Take for example, the current Republican and Democrat parties in our current political challenges. I believe Republicans and Democrats live in different realities. They not only have different opinions, prejudices, and notions of matters; the two seem to occupy different realities, that is as a collective not as individuals. Furthermore, the two parties taken together seem not to accept that a significant minority of the citizenry live and move and have their being in a third political reality. I can make the same case about religious institutions of any religion. Amongst Christians at large, denominations tend to live in their own realities, indifferent to the rest, if in fact not hostile and mean-spirited. All religions set up shop in a social construction of reality and call it the revelation of ultimate reality. I suppose this is all acceptable in politics and religion, as long as we exercise humility and charity in purporting what we believe is reality and not slander or murder each other in the process.
Once upon a time, there was a large barnyard, a real one, inhabited by the usual livestock like cows, chickens, pigs, sheep, goats, geese, etc. Also, there were nonstock freebooters like snakes, toads, mice, cats, an owl, and the occasional hawk or fox. They inhabited the barnyard. They had different ideas about each other and different notions about their freedom, dominance, and worth. The owl and the bull were especially aloof. The chickens and geese were too loud. The goats and pigs had social problems. The cows occupied too much space. The snakes, toads, and mice could only come to some agreement about the cat and little else. All of these nonstock freebooters rejected the idea of needing a farm, but they lived off it nonetheless and were downright sneaky about it. And, oh yes, there was a dog who was and was not one of the farm animals. Dog moved among them in strange and unusual ways, not as predictable as the rest. Except at herding time and standing guard, dog had the primary purpose of being a companion to the farmer. Dog knew the farmer better than the others did. And the farmer fed and cared for them all. You know where this story is going. Life is a barnyard. We need to figure out how to get over it and get along. The farmer expects this.

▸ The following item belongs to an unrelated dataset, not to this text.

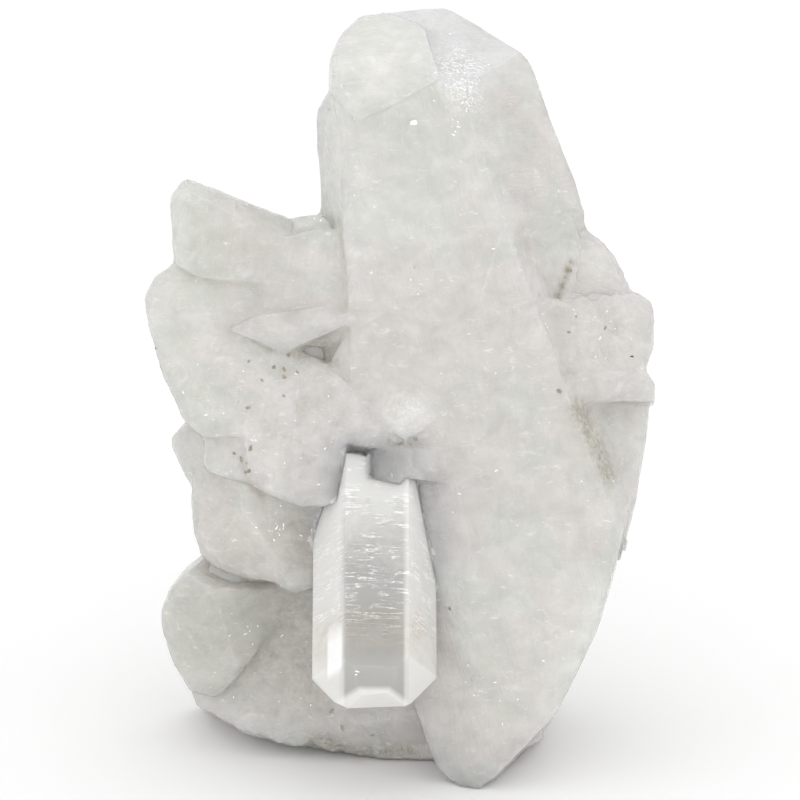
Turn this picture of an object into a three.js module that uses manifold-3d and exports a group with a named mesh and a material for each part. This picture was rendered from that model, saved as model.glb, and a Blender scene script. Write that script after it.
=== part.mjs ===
// A natural quartz cluster, as one solid: the crystals and the broken root mass have all grown into
// each other.
// Millimetres, +Z up. The cluster stands on its flat cut foot at z = 0.
//
// Every crystal is laid out in the cluster's own frame, in which +x is to the right, +y is away from
// the front and +z is up along the cluster. The whole cluster then leans back by LEAN and is cut flat.
import * as THREE from "three";
import { ConvexGeometry } from "three/addons/geometries/ConvexGeometry.js";
import { mergeVertices } from "three/addons/utils/BufferGeometryUtils.js";
import Module from "manifold-3d";

const KING_TIP = [1, 3, 112.5]; // where the tallest crystal's faces would meet
const KING_ROOT = [13, 6, 57];
const BLADE_TIP = [27, -8, 3.5]; // lower end of the great blade
const BLADE_ROOT = [3.5, 4, 81];
const CLEAR_TIP = [-3.5, -18, 12.5]; // lower end of the clear crystal
const CLEAR_ROOT = [-3.5, 1, 52.5];
const CLEAR_RADIUS = 7.4; // half the clear crystal's width across its prism faces
const BROKEN_BACK = [[150, 20], [205, 15], [180, -30]]; // turn and rise of the faces behind a block
const BROAD_BACK = [[165, 12], [200, 10], [180, -15]]; // the same behind the broad blocks
const BACK_SPLAY = 2; // degrees by which a block's sides widen towards the back
const LEAN = 15; // degrees that the cluster leans back on its foot
const FOOT_CUT = 3.6; // height of the foot's cut above the layout's origin, once leaned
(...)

That we have and live in different realities is the only reality we can effectively depend upon. Short of acknowledging that and creatively coping with that with grace and dignity, we shall descend into a chaos no one wants. These United States of America have had the genius of coming together as foreigners in a foreign land and indeed foreigners to each other in the process. We have not always done so with grace and dignity; yet, we have prevailed thus far. As we pray for America, let us unite in praying that we continue.